Remember, the Sterling group owes over Rs 15,600 crore to a consortium of banks led by Andhra Bank (Sterling Biotech owes over Rs7,500 crore to lenders, sister concern Sterling SEZ owes over Rs 8,100 crore). It has offered to pay less than 45% of this amount as a one-time settlement. But what is important here is that the promoters of Sterling – Nitin, Chetak and Dipti Sandesara and Hitesh Patel – are absconding from India and are also under investigation by all the top investigation agencies in India.
So what emboldens bankers in this specific case when the courts have questioned their conduct? The Gujarat-based Sandesaras have been known for their political connections and their closeness to former CBI special director Rakesh Asthana.
So is there political influence or pressure at work to rehabilitate the Gujarat-based Sandesaras and wipe out over half their debt?
Here is a gist of what the bankers decided on May 9:
1. The committee noted that the final order of the NCLT was yet to be issued as on that day.
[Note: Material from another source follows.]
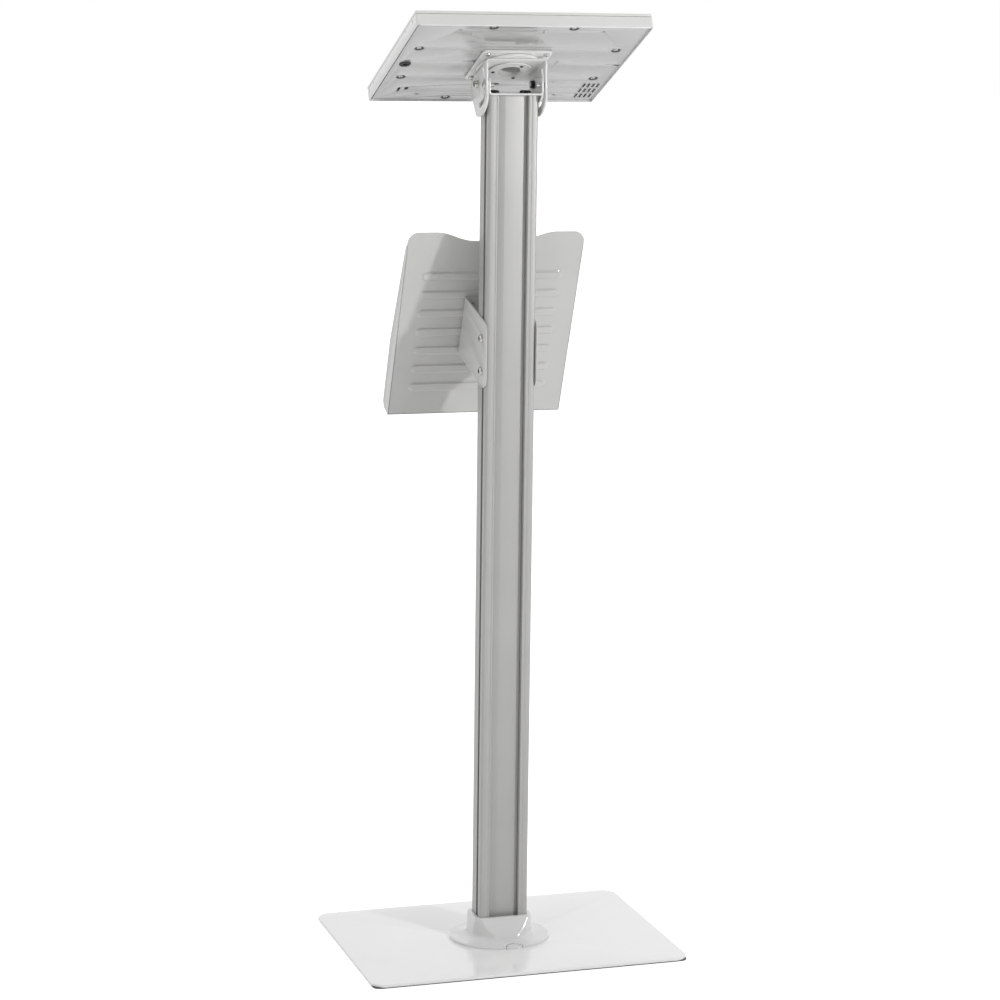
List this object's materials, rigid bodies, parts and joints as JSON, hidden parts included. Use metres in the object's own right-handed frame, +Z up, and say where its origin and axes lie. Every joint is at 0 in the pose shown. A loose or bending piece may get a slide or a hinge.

It also noted that it has the option of approaching the National Company Law Appellate Tribunal and then the Supreme Court. This suggests that bankers, mostly Indian public sector banks (PSBs) intend to spend public money to make a fight of it.
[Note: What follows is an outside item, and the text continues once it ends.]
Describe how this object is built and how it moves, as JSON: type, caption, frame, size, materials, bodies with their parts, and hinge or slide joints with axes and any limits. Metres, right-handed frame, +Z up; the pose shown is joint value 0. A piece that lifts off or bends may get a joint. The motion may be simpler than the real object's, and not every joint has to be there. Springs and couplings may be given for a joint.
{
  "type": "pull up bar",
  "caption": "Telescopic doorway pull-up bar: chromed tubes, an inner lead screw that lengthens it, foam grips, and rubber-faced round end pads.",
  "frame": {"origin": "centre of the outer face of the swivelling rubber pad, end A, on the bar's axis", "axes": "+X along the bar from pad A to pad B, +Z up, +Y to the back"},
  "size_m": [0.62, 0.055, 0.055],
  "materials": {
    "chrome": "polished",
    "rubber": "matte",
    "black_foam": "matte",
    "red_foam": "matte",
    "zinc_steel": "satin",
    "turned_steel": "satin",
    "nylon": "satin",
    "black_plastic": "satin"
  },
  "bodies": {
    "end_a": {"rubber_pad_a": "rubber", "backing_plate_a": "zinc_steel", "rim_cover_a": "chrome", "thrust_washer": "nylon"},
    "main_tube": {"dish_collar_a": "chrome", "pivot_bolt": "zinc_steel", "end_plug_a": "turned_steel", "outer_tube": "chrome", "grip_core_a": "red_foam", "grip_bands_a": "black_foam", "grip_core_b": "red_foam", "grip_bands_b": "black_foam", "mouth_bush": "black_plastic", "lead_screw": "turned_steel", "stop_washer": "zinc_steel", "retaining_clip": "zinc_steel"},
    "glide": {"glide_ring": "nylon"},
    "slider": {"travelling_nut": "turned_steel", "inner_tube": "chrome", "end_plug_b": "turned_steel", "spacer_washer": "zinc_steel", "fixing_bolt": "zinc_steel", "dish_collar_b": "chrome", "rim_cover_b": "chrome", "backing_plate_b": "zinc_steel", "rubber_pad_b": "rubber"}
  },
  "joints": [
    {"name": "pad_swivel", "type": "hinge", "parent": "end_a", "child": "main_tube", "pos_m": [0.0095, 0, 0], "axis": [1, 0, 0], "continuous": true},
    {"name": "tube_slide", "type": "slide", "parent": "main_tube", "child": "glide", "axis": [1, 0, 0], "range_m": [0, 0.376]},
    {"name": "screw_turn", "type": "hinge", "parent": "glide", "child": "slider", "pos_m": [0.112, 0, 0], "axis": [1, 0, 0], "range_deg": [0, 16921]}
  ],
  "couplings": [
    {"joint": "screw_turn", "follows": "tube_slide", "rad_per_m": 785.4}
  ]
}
2. The meeting noted that one Mago Singh, who is identified as “representative of the promoters informed over phone to COC that promoters will be approaching the Supreme Court against the NCLT order”. If this does happen, it will be interesting to see whether the apex court entertains a petition from absconding promoters under investigation by all law enforcement agencies that too with an offer to pay less than half their massive outstanding debt. Clearly, the Committee of Creditors (COC) have taken this assurance by Mr Mago seriously enough.
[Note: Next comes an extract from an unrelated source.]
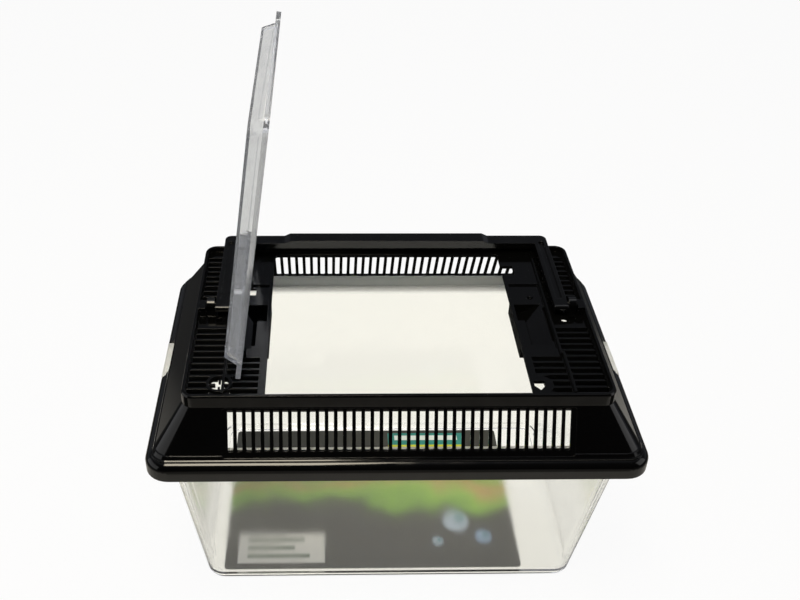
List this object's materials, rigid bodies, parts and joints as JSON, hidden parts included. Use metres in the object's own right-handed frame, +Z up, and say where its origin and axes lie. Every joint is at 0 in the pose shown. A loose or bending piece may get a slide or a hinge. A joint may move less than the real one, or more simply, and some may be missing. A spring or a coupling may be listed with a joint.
{
  "type": "pet keeper",
  "caption": "Small clear plastic pet keeper: tapered tank, black vented drop-on lid, hinged clear feeding hatch and folding carrying handle.",
  "frame": {"origin": "middle of the face that the tank stands on", "axes": "+Z up, +X along the lid away from the hatch's hinge, +Y towards the side where the folded handle lies"},
  "size_m": [0.2318, 0.154, 0.2615],
  "materials": {
    "clear_tank": "clear moulded polystyrene, polished",
    "black_lid": "glossy black moulding",
    "clear_hatch": "clear moulded polystyrene, polished",
    "black_handle": "satin black moulding",
    "printed_leaflet": "printed coated card"
  },
  "bodies": {
    "tank": {"tank": "clear_tank", "leaflet": "printed_leaflet"},
    "lid": {"lid": "black_lid"},
    "hatch": {"hatch": "clear_hatch"},
    "handle": {"handle": "black_handle"}
  },
  "joints": [
    {"name": "lid_lift", "type": "slide", "parent": "tank", "child": "lid", "axis": [0, 0, 1], "range_m": [0, 0.04]},
    {"name": "hatch_hinge", "type": "hinge", "parent": "lid", "child": "hatch", "pos_m": [-0.07322, 0, 0.1276], "axis": [0, 1, 0], "range_deg": [0, 82]},
    {"name": "handle_pivot", "type": "hinge", "parent": "lid", "child": "handle", "pos_m": [0, 0.0052, 0.1309], "axis": [1, 0, 0], "range_deg": [0, 8]}
  ]
}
Comment: There is however no reference to the source of funds that the promoters will access to repay banks. India’s massive bad loans of nearly Rs 10 lakh crore have reached this high figure mainly because bankers and politicians colluded with shady industrialists to keep lending to group companies and turn a blind eye to their siphoning of funds.
3. The meeting noted that Andhra Bank and State Bank of India (SBI) had received letters from the CBI (Central Bureau of Investigation), SFIO (Serious Frauds Investigation Office), ED (Enforcement Directorate) that they are investigating the group and also raised concerns about how bankers can enter into a settlement with absconding, fugitive promoters.
Comment: This recording is interesting, because various governors of the Reserve Bank of India (RBI), including the high profile Dr Raghuram Rajan would have us believe that bankers are so worried about action by investigation agencies, that they are afraid to lend. Here is an example, where even questions and investigations by the very same agencies, with draconian powers of arrest, doesn’t seem to have fazed a whole committee of lenders.
4. State Bank of India, in fact, informed the committee that it would be writing to the “Ministry through the IBA (Indian Banks Association) that more recovery is expected through OTS (One Time Settlement) with promoters and OTS should be allowed.”
Comment: This very assertion makes a mockery of the bankruptcy law and exposes how banks are unconcerned with the actions of promoters including siphoning of funds and money laundering.
5. Andhra Bank has informed the investigation agencies that they had entered into the OTS as per the RBI (Reserve Bank of India) guidelines.
Comment: It is unclear whether the RBI guidelines are silent about banks entering into deals with fugitive and absconding promoters or specifically permits it.
6. Andhra Bank also told all the lenders that once the NCLT order is received they plan to obtain a legal opinion on the way forward. It wanted all other lenders to do the same. The COC ended with a decision to meet again to plan further action.
A summary of the meeting, recorded by one of the attendees, expose the preposterous state of affairs in public sector banks and how banks collude with fugitive promoters accused of money laundering and worse, to loot public money.
It is an issue that all Indians need to watch with great interest. If bankers, especially those of PSBs, as a group had acted with half the resolve to recover loans from top industrialists our banking system would have been in far better shape. Remember, banks already stand to lose over nearly Rs 50,000 crore on Anil Ambani’s Reliance Communications alone.
By way of background, on April 26, the NCLT had withdrawn its earlier order allowing the lenders of Sterling SEZ to withdraw the bankruptcy petition. It also directed the government to take punitive action against the senior officials of the lenders for misleading the Tribunal with a withdrawal plea.
The Enforcement Directorate had strongly opposed the banks’ move to allow the promoters to get away with a settlement. It remains to be seen how this case plays out, because this move has direct bearing on hundreds of other cases including Essar Steel and Kingfisher Airlines.
While the Sandesaras have allegedly offered to pay 100% of principal and a fraction of interest, Vijay Mallya repeatedly tweets that he has offered to pay 100% including interest and has submitted a list of assets that exceeds his outstanding.
The Sterling group resolution is fast emerging as the biggest test of the bankruptcy code.
Moneylife sent emails to the chairman of SBI and managing director of Andhra Bank seeking their comment on this issue. We will update this article as and when we receive any reply from them.